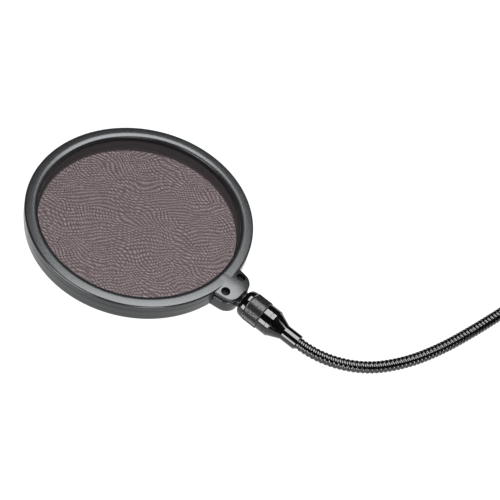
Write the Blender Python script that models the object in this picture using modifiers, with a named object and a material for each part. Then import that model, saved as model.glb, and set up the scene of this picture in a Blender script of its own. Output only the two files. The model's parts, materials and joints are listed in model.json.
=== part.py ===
"""Round double-screen pop filter on a gooseneck arm, with a clamp for a microphone stand.

The origin is the centre of the tube that the clamp grips, and +Z runs along that tube.
The arm leaves the clamp along +X, lies in the XY plane and bends clockwise to the hoop,
whose front faces +Z. Lengths are in metres, and angles in degrees until they are used.
"""

from math import cos, pi, radians, sin, tan

import bmesh
import bpy
from mathutils import Matrix, Vector

MM = 0.001
GAP = 0.3 * MM  # between pieces that touch

# Hoop: two shells that hold two nylon screens apart on a spacer ring
HOOP_R = 76.4 * MM
HOOP_FRONT_Z = 7.9 * MM
HOOP_REAR_Z = -7.2 * MM
OPENING_EDGE_Z = 6.0 * MM  # the front face rises from here, at its opening,
CROWN_R = 73.5 * MM  # to its full height here
CROWN_STEPS = 5
SCREEN_FACE_Z = 4.2 * MM  # the shells' inner faces lie this far from the screens' mid-plane
FRONT_OPENING_R = 67.75 * MM
REAR_OPENING_R = 67.1 * MM
REAR_SHELL_R = 76.0 * MM
WALL = 2.4 * MM
PARTING_Z = -1.0 * MM
REGISTER_R = HOOP_R - WALL - 0.4 * MM  # the rear shell's lip inside the front shell's wall
REGISTER_T = 1.7 * MM
REGISTER_TOP = 1.5 * MM
LIP_ROUND = 0.8 * MM  # at the rear opening
# Both shells' outer edges, as distances inward and along the hoop's axis
FRONT_ROUNDING = ((0.75 * MM, 0.0), (0.2 * MM, 0.2 * MM), (0.0, 0.75 * MM))
REAR_ROUNDING = ((0.0, 1.8 * MM), (0.55 * MM, 0.55 * MM), (1.8 * MM, 0.0))
SCREEN_R = 71.0 * MM
SCREEN_T = 0.4 * MM
SPACER_OUTER_R = 71.0 * MM
SPACER_INNER_R = 68.3 * MM
HOOP_STEPS = 72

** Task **
Only the lines from the top of the data through the line that contains "GAP = 0.3 *" should be quoted, exactly as they stand.

** Task output **
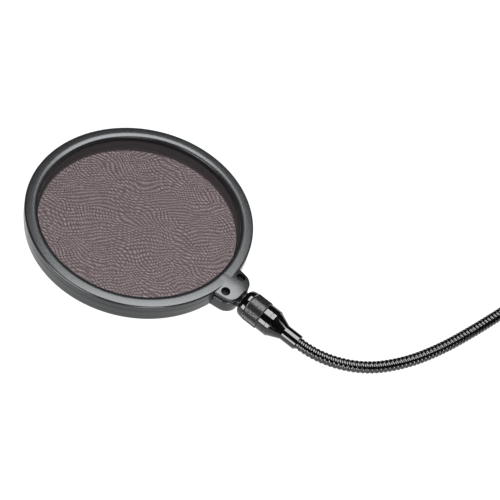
Write the Blender Python script that models the object in this picture using modifiers, with a named object and a material for each part. Then import that model, saved as model.glb, and set up the scene of this picture in a Blender script of its own. Output only the two files. The model's parts, materials and joints are listed in model.json.
=== part.py ===
"""Round double-screen pop filter on a gooseneck arm, with a clamp for a microphone stand.

The origin is the centre of the tube that the clamp grips, and +Z runs along that tube.
The arm leaves the clamp along +X, lies in the XY plane and bends clockwise to the hoop,
whose front faces +Z. Lengths are in metres, and angles in degrees until they are used.
"""

from math import cos, pi, radians, sin, tan

import bmesh
import bpy
from mathutils import Matrix, Vector

MM = 0.001
GAP = 0.3 * MM  # between pieces that touch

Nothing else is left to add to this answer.